Another application arising directly from HOM interference is the possibility of a quantum logic gate for photons. Consider the case where each individual photon can encode a bit of information. For example, a single photon could occupy the two input ports of a beamsplitter. One port would encode a logical “0” and the other a logical “1.” The quantum character of the bit, a qubit, is reflected in the range of possible superpositions of 0 and 1 that are encoded in the photon that occupies the two ports simultaneously. A beamsplitter performs a single qubit logic operation that takes, for instance, a photon in state 0 at the input into a superposition of 0 and 1 at the output.

The other important ingredient for quantum computing is a two-qubit logic gate. This can change the sign of one qubit contingent on the state of a second. So, for instance, if two photons were in state 00 at the input, then they would remain so at the output, whereas if they were in state 11, the state would change sign at the output, to −11. This is exactly what the HOM effect does. If two photons are incident on the beamsplitter at different ports and both exit at different ports, the phase changes upon reflection that lead to the HOM effect also lead to the change of sign in the 11 component of the two-photon wave function when the beamsplitter is unbalanced. That is, the probability that a photon is reflected is not equal to the probability that it is transmitted (*9*).
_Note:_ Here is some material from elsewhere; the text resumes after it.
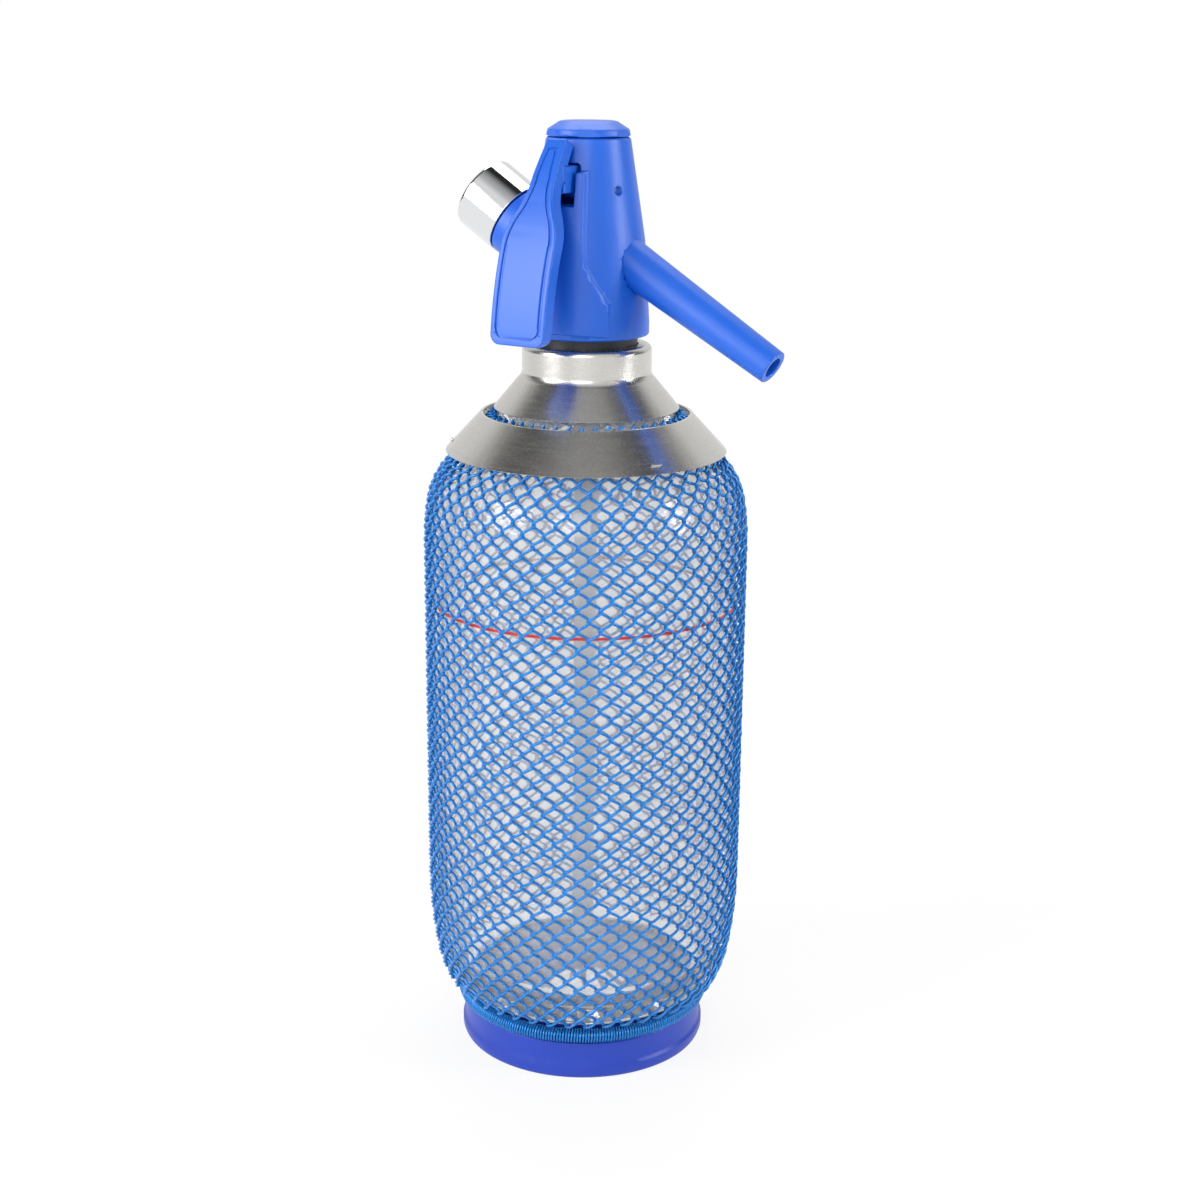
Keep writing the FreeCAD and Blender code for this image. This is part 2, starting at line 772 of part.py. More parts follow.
SPOUT_OUTER = [
    ("spout_plug_radius", "spout_plug"),
    ("spout_plug_radius", "spout_root"),
    ("spout_root_radius", "spout_root"),
    ("spout_tip_radius", "spout_length"),
]


def grown(corner):
    """A corner of the spout's outline moved out by the press-fit allowance."""
    return (corner[0] + " + fit", corner[1])


def pin_bore(name, radius, reach):
    """A bore along the pivot, both ways from the head's middle."""
    item = DOC.addObject("Part::Cylinder", name)
    item.Placement = FreeCAD.Placement(VECTOR(0, 0, 0), FreeCAD.Rotation(VECTOR(0, 1, 0), 90))
    bind(item, Radius=radius, Height=f"2*({reach})", Placement__Base__x=f"-({reach})",
         Placement__Base__y="-pivot_reach", Placement__Base__z="pivot_height")
    return item


PIN_REACH = "(" + head_skin("pivot_height") + "*0.937 - pin_recess)"
hollows = joined("HeadHollows", "fuse", [
    rod("Skirt", "ring_flange_radius + clearance", "head_low - 1", GASKET_TOP),
    rod("HolderSocket", "holder_radius + fit", "head_low", "chamber_low + fit"),
    rod("Chamber", "chamber_radius", "chamber_low", "chamber_high"),
    rod("Loft", "loft_radius", "chamber_high", "loft_high + 1"),
    rod("CapSocket", "cap_socket_radius", "loft_high", "head_top + 1"),
    box("LeverSlot", ("-slot_half", "-head_low_radius - 2*pad_rise", "slot_low"),
        ("slot_half", "0", "slot_high")),
    rod("SpoutFeed", "spout_bore", "spout_bore/2", "spout_plug + 1", "spout"),
    spun("SpoutSocket", [("0", "spout_plug")] + [grown(c) for c in SPOUT_OUTER]
         + [("0", "spout_length")], "spout"),
    rod("NippleSocket", "nipple_socket_radius + fit", "nipple_start", "boss_end + 1", "charger"),
    rod("GasFeed", "gas_bore", "gas_drop", "nipple_start + 1", "charger"),
    pin_bore("PinHole", "pin_radius + fit", "head_low_radius"),
])
gas_drop = rod("GasDrop", "gas_bore", "head_low", "charger_cross + gas_drop*sin(charger_slope)")
bind(gas_drop, Placement__Base__x="-gas_drop")
head = cut("HeadHousing", cut("HeadBored", blank, hollows), gas_drop)
keep(head, "head_housing")

# Spout: a tapered tube plugged into the head
turned("spout_tube", [("spout_bore", "spout_plug")] + SPOUT_OUTER + [("spout_bore", "spout_length")],
       "spout")

# Riser tube, its holder and the valve seat above it
turned("riser_tube", tube("riser_low", "holder_low + holder_grip", "riser_bore",
                          "riser_radius - running"))
turned("tube_holder", [
    ("riser_radius", "holder_low"),
    ("holder_radius", "holder_low"),
    ("holder_radius", "chamber_low"),
    ("riser_bore", "chamber_low"),
    ("riser_bore", "holder_low + holder_grip"),
    ("riser_radius", "holder_low + holder_grip"),
])
turned("valve_seat", [
    ("seat_bore", "chamber_low + fit"),
    ("chamber_radius - fit", "chamber_low + fit"),
    ("chamber_radius - fit", "chamber_low + seat_rise*0.7"),
    ("seat_bore + 2*seat_lip", "chamber_low + seat_rise*0.7"),
    ("seat_bore + seat_lip", SEAT_TOP),
    ("seat_bore", SEAT_TOP),
])

# Valve: rubber seal under a steel stem, which a collar lets the lever lift
turned("valve_seal", [
    ("0", SEAT_TOP),
    ("seal_radius", SEAT_TOP),
    ("seal_radius", f"{SEAT_TOP} + seal_thick"),
    ("0", f"{SEAT_TOP} + seal_thick"),
])
turned("valve_stem", [
    ("0", f"{SEAT_TOP} + seal_thick"),
    ("seal_radius - seat_lip", f"{SEAT_TOP} + seal_thick"),
    ("seal_radius - seat_lip", f"{SEAT_TOP} + seal_thick + seat_lip"),
    ("stem_radius", f"{SEAT_TOP} + 2*seal_thick"),
    ("stem_radius", "stem_top"),
    ("0", "stem_top"),
])
turned("stem_collar", tube("stem_collar_low", COLLAR_TOP, "stem_radius + fit", "stem_collar_radius"))
turned("stem_oring", round_bar("(stem_radius + running + oring_wire/2)", "oring_wire/2",
                               f"{GLAND_LOW} - oring_wire/2"))
turned("gland_nut", tube(GLAND_LOW, "chamber_high", "stem_radius + running", "chamber_radius - fit"))

# Valve spring between the collar and the top cap's pocket
spring_path = DOC.addObject("Part::Helix", "ValveSpringPath")
SPRING_RISE = f"(top_pocket - {COLLAR_TOP} - valve_spring_wire)"
bind(spring_path, Radius="valve_spring_radius", Height=SPRING_RISE,
     Pitch=f"{SPRING_RISE}/valve_spring_turns",
     Placement__Base__z=f"{COLLAR_TOP} + valve_spring_wire/2")
spring_round = DOC.addObject("Part::RegularPolygon", "ValveSpringSection")
spring_round.Polygon = 6
spring_round.Placement = FreeCAD.Placement(VECTOR(0, 0, 0), SIDE_PLANE["XZ"])
bind(spring_round, Circumradius="valve_spring_wire/2", Placement__Base__x="valve_spring_radius",
     Placement__Base__z=f"{COLLAR_TOP} + valve_spring_wire/2")
valve_spring = DOC.addObject("Part::Sweep", "ValveSpring")
valve_spring.Sections = [spring_round]
valve_spring.Spine = (spring_path, ["Edge1"])
valve_spring.Solid = True
valve_spring.Frenet = True
keep(valve_spring, "valve_spring")

# Top cap: plug with the spring's pocket, a band with six flats, a bevel and a flat face
top_blank = spun("TopBlank", [
    ("0", "top_pocket"),
    ("top_pocket_radius", "top_pocket"),
    ("top_pocket_radius", "loft_high + clearance"),
    ("cap_socket_radius - running", "loft_high + clearance"),
    ("cap_socket_radius - running", "head_top"),
    ("top_radius - head_edge", TOP_LOW),
    ("top_radius", TOP_LOW + " + top_gap"),
    ("top_radius - top_draft", "head_top + top_rise"),
    ("top_face_radius + head_edge", "top_height - top_gap"),
    ("top_face_radius - head_edge", "top_height"),
    ("0", "top_height"),
])
flats = []
FLAT_REACH = "(top_radius - top_flat_depth)"
for index in range(6):
    flat = DOC.addObject("Part::Box", f"TopFlat{index}")
    turn = 60.0*index
    flat.Placement = FreeCAD.Placement(VECTOR(0, 0, 0), FreeCAD.Rotation(VECTOR(0, 0, 1), turn))
    bind(flat, Length="top_radius", Width="top_radius", Height="top_rise*2",
         Placement__Base__x=f"{FLAT_REACH}*cos({turn}) + top_radius/2*sin({turn})",
         Placement__Base__y=f"{FLAT_REACH}*sin({turn}) - top_radius/2*cos({turn})",
         Placement__Base__z="head_top")
    flats.append(flat)
keep(cut("TopCap", top_blank, joined("TopFlats", "fuse", flats)), "top_cap")

# Charging nipple: plugged into the boss, threaded outside, with the charger's seat in its end
NIPPLE_WEB = "(nipple_end - nipple_seat_depth)"
turned("charging_nipple", [
    ("gas_bore", "nipple_start + fit"),
    ("nipple_socket_radius/2", "nipple_start + fit"),
    ("nipple_socket_radius/2", "nipple_start + nipple_socket_radius"),
    ("nipple_socket_radius", "nipple_start + nipple_socket_radius"),
    ("nipple_socket_radius", "boss_end"),
    (NIPPLE_RADIUS, "boss_end"),
    (NIPPLE_RADIUS, "nipple_end"),
    ("nipple_seat_radius", "nipple_end"),
    ("nipple_seat_radius", NIPPLE_WEB),
    ("gas_bore", NIPPLE_WEB),
], "charger")
turned("check_sleeve", tube("nipple_start + clearance", "nipple_start + nipple_socket_radius - clearance",
                            "nipple_socket_radius/2 + fit", "nipple_socket_radius/2 + 2*gas_bore"),
       "charger")
turned("piercing_pin", [
    ("0", NIPPLE_WEB),
    ("pin_point_radius*2", NIPPLE_WEB),
    ("pin_point_radius*2", f"{NIPPLE_WEB} + pin_point_radius"),
    ("pin_point_radius", f"{NIPPLE_WEB} + pin_point_radius"),
    ("pin_point_radius", f"{NIPPLE_WEB} + pin_point_rise*0.6"),
    ("0", f"{NIPPLE_WEB} + pin_point_rise"),
], "charger")

# Charging cap and its washer
turned("cap_washer", [
    ("0", "nipple_end"),
    (NIPPLE_RADIUS, "nipple_end"),
    (NIPPLE_RADIUS, WASHER_END),
    ("0", WASHER_END),
], "charger")
turned("charging_cap", [
    ("0", WASHER_END),
    ("cap_radius - cap_wall", WASHER_END),
    ("cap_radius - cap_wall", "cap_start"),
    ("cap_radius", "cap_start"),
    ("cap_radius", "cap_end - cap_round", "cap_round", OUT),
    ("cap_radius - cap_round", "cap_end"),
    ("0", "cap_end"),
], "charger")

# Lever: an arched paddle, cut to its front outline, with an arm, a hub and a fork under the collar
LEVER_INNER_TOP = "(-lever_top_reach + lever_thick*0.9)"
LEVER_INNER_LOW = "(-lever_low_reach + lever_thick)"
arch = drawn_out("LeverArch", "YZ", [
    ("-lever_low_reach", "lever_low"),
    (LEVER_INNER_LOW, "lever_low", "lever_arch - lever_thick", IN),
    (LEVER_INNER_TOP, "lever_top - lever_thick/2"),
    ("-lever_top_reach + lever_thick/4", "lever_top"),
    ("-lever_top_reach", "lever_top", "lever_arch", OUT),
], "lever_half*1.5", "lever_half*1.5")


def lever_front(inset):
    """Outline of the lever seen from the front, moved in all round by an inset."""
    half, waist = f"(lever_half - ({inset}))", f"(lever_waist_half - ({inset}))"
    neck, neck_top = f"(lever_neck_half - ({inset}))", f"(lever_neck_half*0.8 - ({inset}))"
    low, top = f"(lever_low + ({inset}))", f"(lever_top - 1.5*({inset}))"
    return [
        (f"-{half} + lever_corner", low),
        (f"{half} - lever_corner", low, "lever_corner", OUT),
        (half, f"{low} + lever_corner"),
        (half, "lever_hip", "lever_hip_arc", OUT),
        (waist, "lever_waist", "lever_neck_arc", IN),
        (neck, "lever_neck_low"),
        (neck_top, top, "lever_neck_half*2", OUT),
        (f"-{neck_top}", top),
        (f"-{neck}", "lever_neck_low", "lever_neck_arc", IN),
        (f"-{waist}", "lever_waist", "lever_hip_arc", OUT),
        (f"-{half}", "lever_hip"),
        (f"-{half}", f"{low} + lever_corner", "lever_corner", OUT),
    ]


front = drawn_out("LeverFront", "XZ", lever_front("0"), "lever_low_reach*1.5")
paddle = joined("LeverPaddle", "common", [arch, front])

# Groove that outlines the panel on the lever's outer face
skin = drawn_out("LeverSkin", "YZ", [
    ("-lever_low_reach - 2*lever_thick", "lever_low"),
    ("-lever_low_reach + groove_depth", "lever_low", "lever_arch - groove_depth", IN),
    ("-lever_top_reach + groove_depth", "lever_top"),
    ("-lever_top_reach - 3*lever_thick", "lever_top"),
], "lever_half", "lever_half")
outer_edge = drawn_out("LeverGrooveOuter", "XZ", lever_front("groove_inset"), "lever_low_reach*1.5")
inner_edge = drawn_out("LeverGrooveInner", "XZ", lever_front("groove_inset + groove_width"),
                       "lever_low_reach*1.5")
groove = joined("LeverGroove", "common", [skin, cut("LeverGrooveRing", outer_edge, inner_edge)])
ARM_ROOT = "(-lever_top_reach - lever_thick*0.55)"
arm = box("LeverArm", ("-arm_half", ARM_ROOT, "arm_low"), ("arm_half", "-pivot_reach", "arm_high"))
arm_trim = box("LeverArmTrim", ("-arm_half - 1", "-pivot_reach - hub_radius", "pivot_height + hub_radius"),
               ("arm_half + 1", "0", "arm_high + 1"))
hub = DOC.addObject("Part::Cylinder", "LeverHub")
hub.Placement = FreeCAD.Placement(VECTOR(0, 0, 0), FreeCAD.Rotation(VECTOR(0, 1, 0), 90))
bind(hub, Radius="hub_radius", Height="2*arm_half", Placement__Base__x="-arm_half",
     Placement__Base__y="-pivot_reach", Placement__Base__z="pivot_height")
FORK_TOP = "(stem_collar_low - running)"
fork = box("LeverFork", ("-arm_half", "-pivot_reach", FORK_TOP + " - fork_rise"),
           ("arm_half", "fork_tip", FORK_TOP))
fork_gap = box("LeverForkGap", ("-stem_radius - clearance", "-stem_radius - clearance", "arm_low - hub_radius"),
               ("stem_radius + clearance", "fork_tip + 1", "arm_high + 1"))
lever_blank = joined("LeverBlank", "fuse", [paddle, cut("LeverArmCut", arm, arm_trim), hub, fork])
lever_tools = joined("LeverTools", "fuse", [
    fork_gap,
    groove,
    pin_bore("LeverBore", "pin_radius + running", "head_low_radius"),
])
keep(cut("Lever", lever_blank, lever_tools), "lever")
keep(pin_bore("LeverPin", "pin_radius", PIN_REACH), "lever_pin")

# Checks before anything is written
DOC.recompute()
failed = [item.Name for item in DOC.Objects if {"Invalid", "Error"} & set(item.State)]
if failed:
    raise RuntimeError("these objects failed: " + ", ".join(failed))
for part in PARTS:
    if part.Shape.isNull() or not part.Shape.isValid():
        raise RuntimeError(part.Label + " has no valid shape")

os.makedirs("parts", exist_ok=True)
for part in PARTS:
    part.Shape.exportStep(f"parts/{part.Label}.step")
    extent = part.Shape.BoundBox
    print(f"{part.Label:18s} solids {len(part.Shape.Solids):3d} volume {part.Shape.Volume:10.1f}"
          f"  x {extent.XMin:7.2f} {extent.XMax:7.2f}  y {extent.YMin:7.2f} {extent.YMax:7.2f}"
          f"  z {extent.ZMin:7.2f} {extent.ZMax:7.2f}")
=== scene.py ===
import json
import math
import random

import bmesh
import bpy
from mathutils import Matrix, Vector


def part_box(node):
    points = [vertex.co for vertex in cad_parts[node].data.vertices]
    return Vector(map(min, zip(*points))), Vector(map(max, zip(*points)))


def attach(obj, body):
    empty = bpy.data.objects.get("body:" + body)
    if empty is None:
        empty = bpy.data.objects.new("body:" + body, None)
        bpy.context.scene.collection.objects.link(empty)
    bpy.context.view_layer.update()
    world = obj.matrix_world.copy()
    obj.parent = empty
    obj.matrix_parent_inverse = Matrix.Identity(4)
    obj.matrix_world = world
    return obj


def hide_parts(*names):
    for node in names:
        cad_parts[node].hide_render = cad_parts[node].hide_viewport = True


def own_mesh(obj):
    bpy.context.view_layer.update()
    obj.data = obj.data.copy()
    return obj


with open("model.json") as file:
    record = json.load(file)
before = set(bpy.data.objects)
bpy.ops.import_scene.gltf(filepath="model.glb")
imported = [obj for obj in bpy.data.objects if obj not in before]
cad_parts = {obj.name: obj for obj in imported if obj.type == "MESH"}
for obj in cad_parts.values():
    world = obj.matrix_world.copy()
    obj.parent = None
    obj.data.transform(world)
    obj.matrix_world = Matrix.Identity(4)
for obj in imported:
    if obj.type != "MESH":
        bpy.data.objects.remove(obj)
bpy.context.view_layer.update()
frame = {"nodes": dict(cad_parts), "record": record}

# Soda siphon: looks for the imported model; metres, spout towards +X, lever towards -Y
MM = 0.001
UP = Vector((0, 0, 1))


def low(node):
    """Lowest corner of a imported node."""
    return Vector(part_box(node)[0])


def high(node):
    """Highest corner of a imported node."""
    return Vector(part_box(node)[1])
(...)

A feature of all photonic quantum logic gates based on the HOM effect is that they are necessarily probabilistic—you can't predict with certainty whether both photons will exit through different output ports. And this means that sophisticated schemes are needed to ensure that arrays of such logic gates can be used to build a quantum computer, but this is possible in principle (*10*, *11*). HOM opened the door into a realm of new discovery about the nature of quantum particles as well as potential applications in information science that connect with very disparate fields, such as computational complexity and number theory. Its profound beauty lies in the simple way in which it harnesses a purely quantum statistical property to unlock this door.